Insurers operate by pooling premiums to cover potential claims. When payouts increase due to litigation, these costs are inevitably passed on to policyholders. Several factors contribute to this phenomenon:

  • Larger Payouts: Over the past decade, jury awards have tripled, significantly increasing insurers’ expenses. These “nuclear verdicts,” where damages exceed $10 million, are becoming more common and can lead to substantial financial strain on insurance companies.
  • Increased Legal Expenses: Defending against lawsuits is expensive, regardless of the outcome. Insurers incur significant legal fees, which contribute to their overall costs of doing business.
  • Extended Settlement Times: Lengthy legal battles tie up resources and delay claim settlements, adding to the financial burden on insurers.

These increased costs create a ripple effect throughout the insurance industry, influencing premiums across various sectors, from auto and homeowners to commercial lines. As Michael Coffey, founder of Coffey Modica LLP, explains, “Lawsuits in the United States lead to higher insurance premiums because they directly increase insurers’ costs through larger claim payouts, higher legal expenses, and longer settlement times. Insurers then spread these added costs across all policyholders in the form of increased premiums, even affecting those who never file a claim themselves.”

The Role of Third-Party Litigation Funding

A significant driver of rising insurance costs is third-party litigation funding (TPLF). This practice involves outside investors, such as hedge funds, financing lawsuits in exchange for a portion of any settlement or jury award. TPLF can incentivize plaintiffs to pursue larger settlements and prolong legal battles, further driving up costs for insurers.

With the rise of TPLF, insurers are increasingly factoring potential legal exposure into their pricing models, underwriting standards, and claims management practices. This means that even policyholders with clean claims histories may see their premiums increase due to the growing prevalence of litigation funding.

What Types of Insurance are Most Affected?

While the impact of lawsuits can be felt across various insurance sectors, some are more vulnerable than others. Commercial auto, professional liability, product liability, and directors and officers liability insurance are particularly susceptible to the effects of social inflation and large verdicts.

The Consumer Impact: Paying More for Coverage

The financial burden of excessive lawsuits is ultimately borne by policyholders. According to a survey by the Insurance Information Institute and Munich Reinsurance America, excessive lawsuits add an estimated $6,664 annually to premiums for a typical family of four.

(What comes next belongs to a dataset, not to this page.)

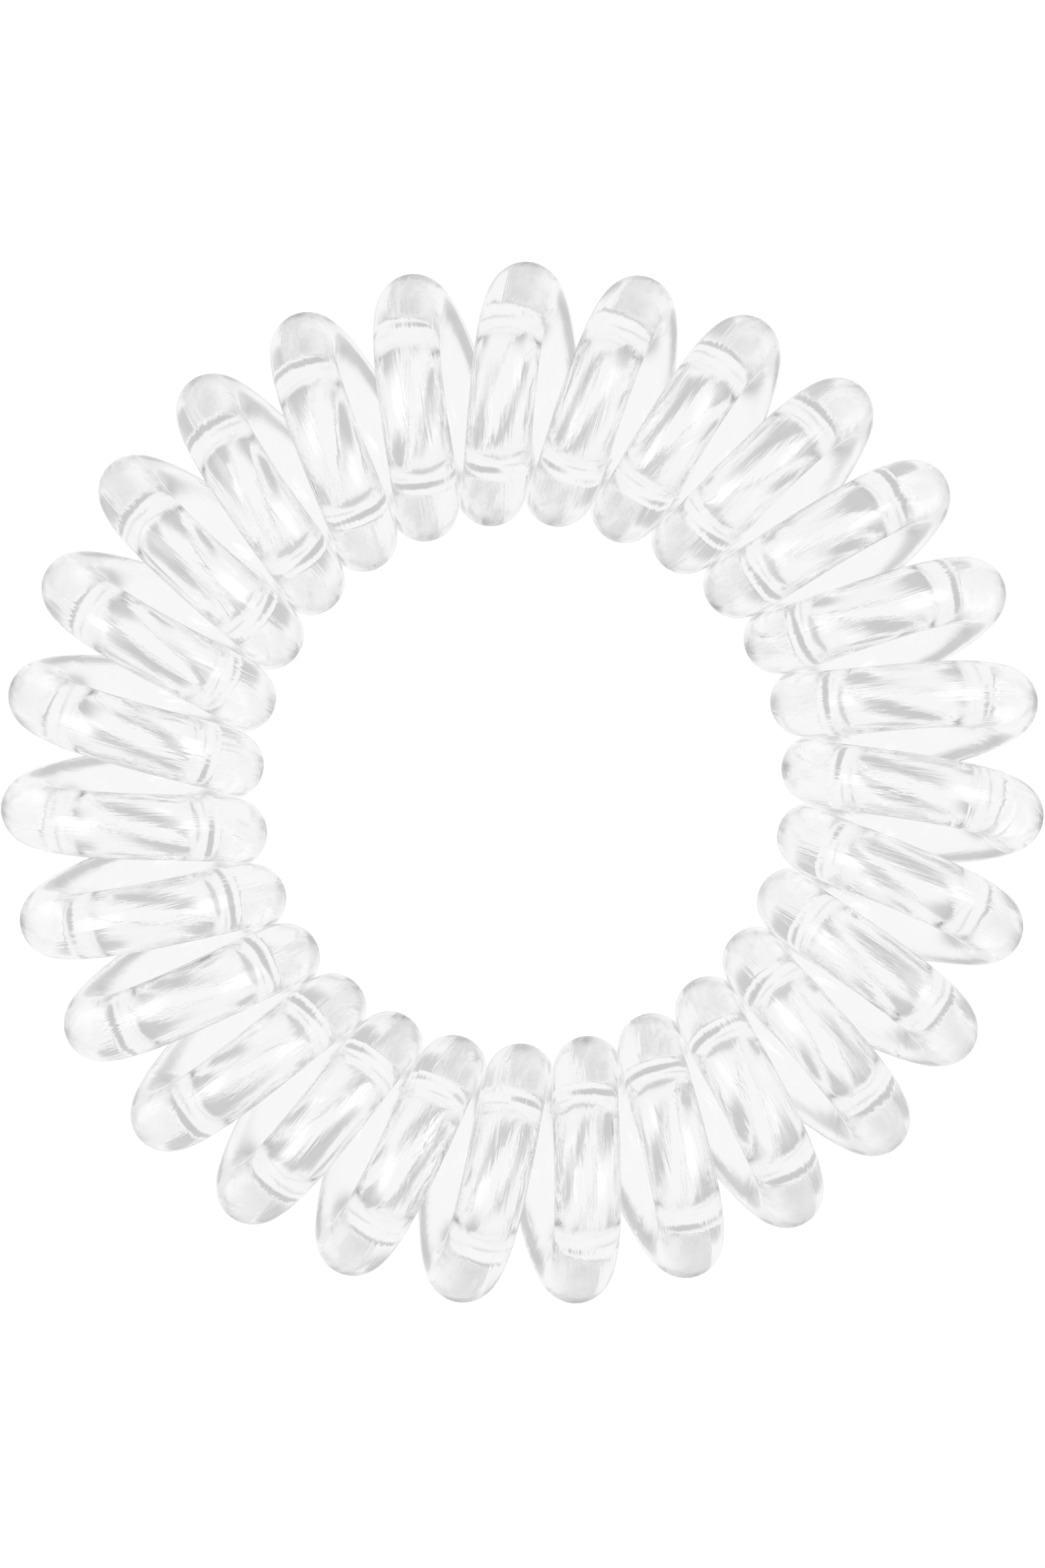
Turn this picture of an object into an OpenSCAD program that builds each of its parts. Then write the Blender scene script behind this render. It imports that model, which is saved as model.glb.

This added expense can strain household budgets and make insurance coverage less affordable for many Americans.

What Can You Do? Steps Policyholders Can Take

While the issue of rising insurance costs due to litigation may seem daunting, there are steps policyholders can take to mitigate the impact on their premiums:

  • Document Claims Thoroughly: Accurate and detailed documentation can help streamline the claims process and reduce the likelihood of disputes escalating to litigation.
  • Choose Insurers with Strong Claims-Handling Reputations: Select an insurance company known for its fair and efficient claims handling practices.
  • Conduct Annual Policy Reviews: Regularly review your insurance coverage with a licensed agent to ensure it meets your needs and that you are taking advantage of any available discounts.
  • Maintain a Clean Claims History: Avoiding accidents and traffic violations can help keep your insurance rates down.
  • Ensure Adequate Coverage: Having sufficient coverage can reduce the likelihood of disputes arising from underpaid claims.
  • Improve Your Credit Score: A good credit score is often associated with lower insurance rates.
  • Increase Your Deductible: Opting for a higher deductible can lower your premium, but ensure you can comfortably afford the out-of-pocket expense in case of a claim.
  • Bundle Your Policies: Many insurers offer discounts for bundling multiple policies, such as home and auto insurance.

Seeking Legal Guidance

If you’re involved in a personal injury dispute, consulting with a qualified attorney is crucial. A knowledgeable legal professional can help you understand your rights, navigate the complexities of the legal system, and advocate for your best interests.

The Path Forward: Reforming the Legal System

Many believe that addressing the root causes of excessive litigation is essential to controlling insurance costs. Some potential reforms include:

  • Regulation of Third-Party Litigation Funding: Implementing regulations to increase transparency and accountability in TPLF.
  • Tort Reform: Enacting measures to curb legal system abuse and reduce frivolous lawsuits.
  • Promoting Alternative Dispute Resolution: Encouraging the use of mediation and arbitration to resolve disputes outside of the courtroom.

The Bottom Line

While various factors influence insurance premiums, the impact of lawsuits cannot be ignored. By understanding how legal battles drive up costs and taking proactive steps to manage your risk, you can help protect yourself from the financial burden of rising insurance rates.